**** Information provided

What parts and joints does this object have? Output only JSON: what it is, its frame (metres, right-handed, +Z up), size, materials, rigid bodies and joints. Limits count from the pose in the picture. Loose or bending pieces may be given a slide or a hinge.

********
**** Information provided

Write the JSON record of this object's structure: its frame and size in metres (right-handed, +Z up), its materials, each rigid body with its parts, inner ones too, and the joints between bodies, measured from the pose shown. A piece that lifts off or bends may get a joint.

********
**** Information provided

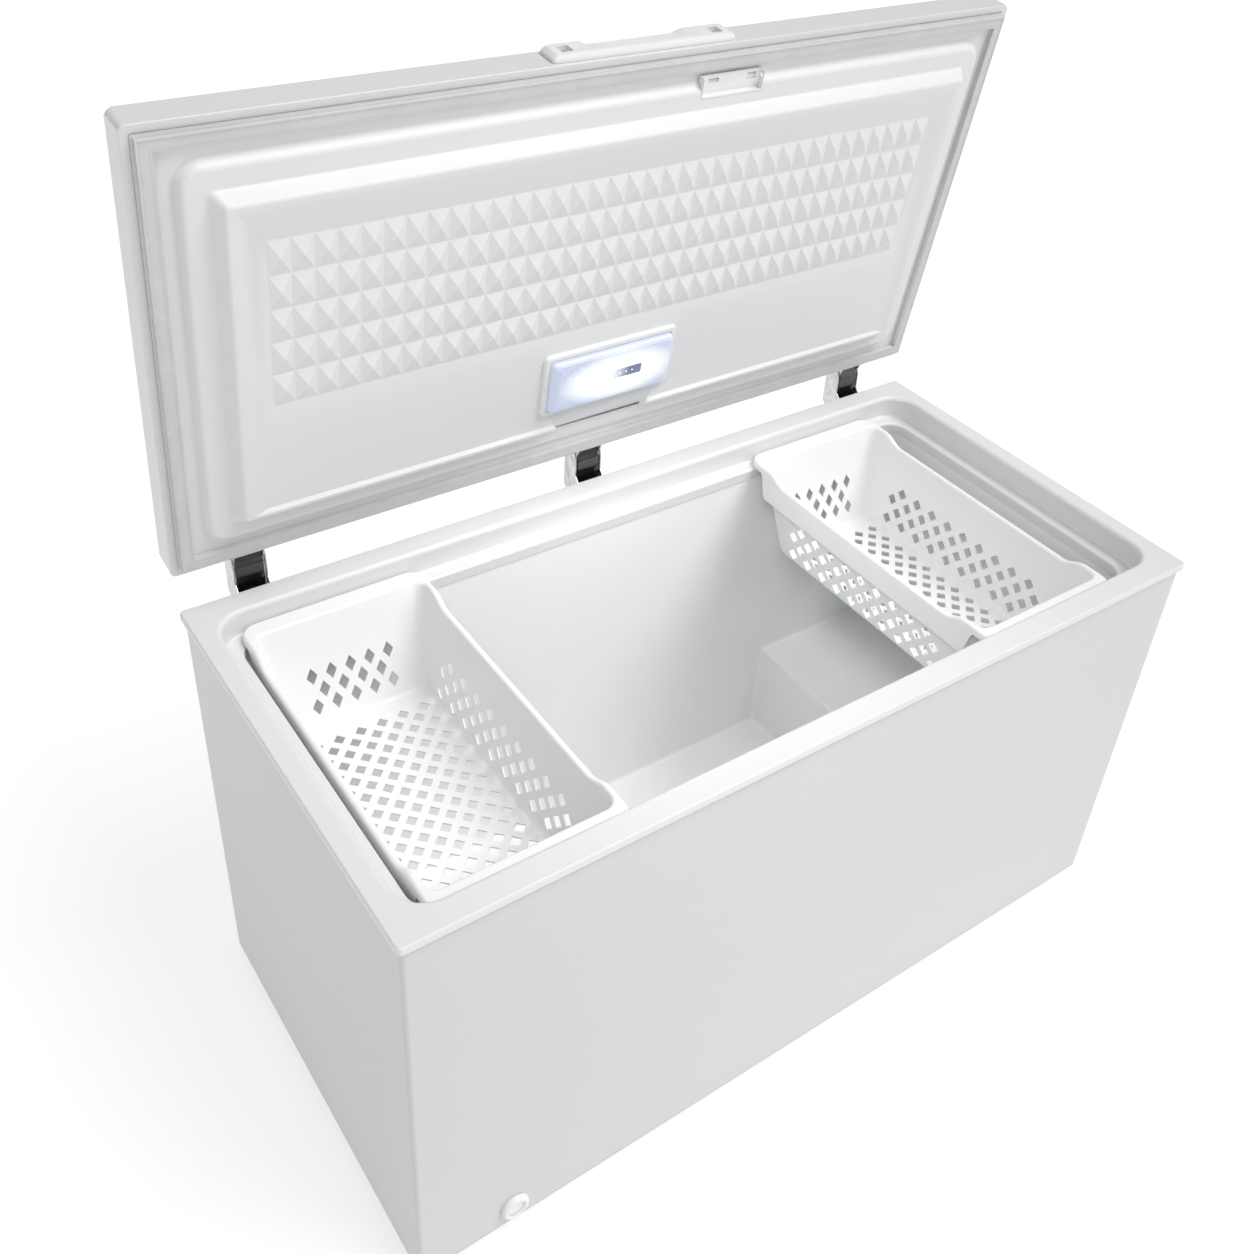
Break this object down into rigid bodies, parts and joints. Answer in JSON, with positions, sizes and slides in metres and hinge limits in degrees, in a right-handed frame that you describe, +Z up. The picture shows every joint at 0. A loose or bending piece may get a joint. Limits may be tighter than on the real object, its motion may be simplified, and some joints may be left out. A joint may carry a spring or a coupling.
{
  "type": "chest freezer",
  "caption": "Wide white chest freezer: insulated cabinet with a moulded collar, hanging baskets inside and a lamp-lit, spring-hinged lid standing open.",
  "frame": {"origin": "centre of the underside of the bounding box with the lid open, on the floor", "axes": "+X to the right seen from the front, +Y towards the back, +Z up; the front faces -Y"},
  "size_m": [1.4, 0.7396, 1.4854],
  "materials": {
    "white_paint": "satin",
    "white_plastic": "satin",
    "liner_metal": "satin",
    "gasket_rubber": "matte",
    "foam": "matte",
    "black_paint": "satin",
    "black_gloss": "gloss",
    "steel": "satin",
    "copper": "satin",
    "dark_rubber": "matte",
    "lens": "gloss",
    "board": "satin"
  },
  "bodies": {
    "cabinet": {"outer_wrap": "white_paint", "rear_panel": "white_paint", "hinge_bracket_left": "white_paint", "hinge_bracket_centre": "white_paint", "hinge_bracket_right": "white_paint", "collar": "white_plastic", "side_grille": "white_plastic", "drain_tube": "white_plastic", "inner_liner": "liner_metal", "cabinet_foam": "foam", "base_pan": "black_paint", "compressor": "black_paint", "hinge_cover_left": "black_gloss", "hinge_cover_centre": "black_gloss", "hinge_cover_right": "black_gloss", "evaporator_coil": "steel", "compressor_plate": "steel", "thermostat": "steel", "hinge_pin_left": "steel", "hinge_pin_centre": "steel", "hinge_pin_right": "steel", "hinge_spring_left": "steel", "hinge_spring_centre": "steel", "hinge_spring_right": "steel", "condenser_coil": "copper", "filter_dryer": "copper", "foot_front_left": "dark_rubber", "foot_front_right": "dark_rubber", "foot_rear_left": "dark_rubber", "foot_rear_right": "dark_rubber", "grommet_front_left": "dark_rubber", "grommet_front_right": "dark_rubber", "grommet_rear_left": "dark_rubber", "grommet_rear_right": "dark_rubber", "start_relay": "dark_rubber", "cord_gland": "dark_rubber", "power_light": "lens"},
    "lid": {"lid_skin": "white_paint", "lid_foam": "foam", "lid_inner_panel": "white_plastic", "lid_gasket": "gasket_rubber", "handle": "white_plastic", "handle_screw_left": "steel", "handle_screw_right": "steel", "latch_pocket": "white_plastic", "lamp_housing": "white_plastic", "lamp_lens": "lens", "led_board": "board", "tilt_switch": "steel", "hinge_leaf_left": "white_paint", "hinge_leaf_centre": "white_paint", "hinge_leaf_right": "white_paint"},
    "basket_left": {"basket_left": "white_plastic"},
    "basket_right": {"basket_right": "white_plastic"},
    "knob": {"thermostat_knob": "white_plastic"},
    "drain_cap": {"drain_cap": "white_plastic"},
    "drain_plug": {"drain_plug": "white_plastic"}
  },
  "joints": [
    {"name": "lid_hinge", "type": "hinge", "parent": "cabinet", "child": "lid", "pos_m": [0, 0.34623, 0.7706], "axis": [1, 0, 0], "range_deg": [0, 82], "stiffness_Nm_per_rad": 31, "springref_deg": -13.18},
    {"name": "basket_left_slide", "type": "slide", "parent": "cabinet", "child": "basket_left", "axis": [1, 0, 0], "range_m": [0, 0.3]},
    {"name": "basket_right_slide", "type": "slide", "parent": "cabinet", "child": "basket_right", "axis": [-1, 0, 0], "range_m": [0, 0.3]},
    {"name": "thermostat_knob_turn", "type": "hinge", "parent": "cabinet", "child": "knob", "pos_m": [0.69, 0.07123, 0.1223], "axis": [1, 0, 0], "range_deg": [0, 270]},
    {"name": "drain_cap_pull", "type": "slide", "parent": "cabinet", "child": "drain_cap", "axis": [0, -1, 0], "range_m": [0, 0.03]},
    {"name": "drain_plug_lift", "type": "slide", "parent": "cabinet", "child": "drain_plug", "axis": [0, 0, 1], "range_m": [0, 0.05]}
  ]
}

********

**What you should do:** In the listing above, find the lines holding the word "parts" and copy them.

**Task solution:**
What parts and joints does this object have? Output only JSON: what it is, its frame (metres, right-handed, +Z up), size, materials, rigid bodies and joints. Limits count from the pose in the picture. Loose or bending pieces may be given a slide or a hinge.
Write the JSON record of this object's structure: its frame and size in metres (right-handed, +Z up), its materials, each rigid body with its parts, inner ones too, and the joints between bodies, measured from the pose shown. A piece that lifts off or bends may get a joint.
Break this object down into rigid bodies, parts and joints. Answer in JSON, with positions, sizes and slides in metres and hinge limits in degrees, in a right-handed frame that you describe, +Z up. The picture shows every joint at 0. A loose or bending piece may get a joint. Limits may be tighter than on the real object, its motion may be simplified, and some joints may be left out. A joint may carry a spring or a coupling.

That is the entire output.